DECISION ON MOTION AND CROSS-MOTION FOR SUMMARY JUDGMENT

EDWARD J. RYAN, Bankruptcy Judge.

On June 18, 1980, Brookhaven Textiles, Inc. (“Brookhaven”) filed a petition for reorganization pursuant to Sections 301 and 1101, et seq. of the Bankruptcy Code.1 Pursuant to Section 1101 of the Code, Brookha-ven was authorized to continue in possession of its property and is managing and operating its business as a debtor in possession.

On or about October 8, 1979, Brookhaven entered into a contract of sale with Avon-dale Mills, Inc. (“Avondale”) for the purchase by Brookhaven from Avondale of approximately 100,000 yards of greige goods 2 at $1.0150 per yard. According to the terms of the contract, the unfinished goods were sold to plaintiff on a “bill and hold” basis, meaning that defendant retained the goods pending Brookhaven’s shipping instructions.

On or about May 16, 1980, Brookhaven resold the goods to Schott International, Inc. (“Schott”) at $.90 per yard. Pursuant to Schott’s request, Brookhaven instructed Avondale to ship 45,655 yards of plaintiff’s greige goods to Schott.
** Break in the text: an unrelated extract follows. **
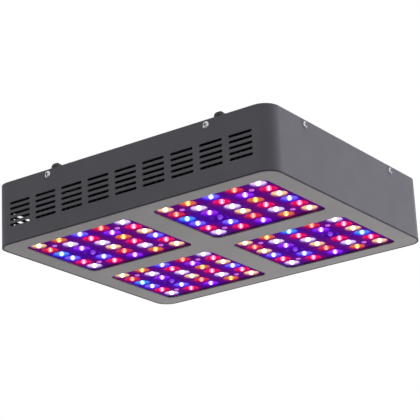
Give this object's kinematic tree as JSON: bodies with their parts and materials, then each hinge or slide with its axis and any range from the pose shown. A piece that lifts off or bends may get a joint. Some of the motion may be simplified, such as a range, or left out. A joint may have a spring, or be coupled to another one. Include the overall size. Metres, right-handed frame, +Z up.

Avondale released that amount of goods to Schott, and Schott has paid the $41,089.50 purchase price to Brookhaven. Plaintiff has not yet paid defendant the amount due for the latter’s release of the goods to Schott.

Upon the filing of Brookhaven’s Chapter 11 case, Avondale held and still holds the remaining 45,645 yards of goods which have not been paid for by Brookhaven.

On August 13, 1980, Brookhaven filed a complaint seeking to have this court direct Avondale to surrender and deliver possession of the 45,645 yards of greige goods to *206plaintiff, or in the alternative, award plaintiff actual damages in the amount of $41,-080.50, the sum Brookhaven would have received from Schott had Avondale released the remaining quantity of goods.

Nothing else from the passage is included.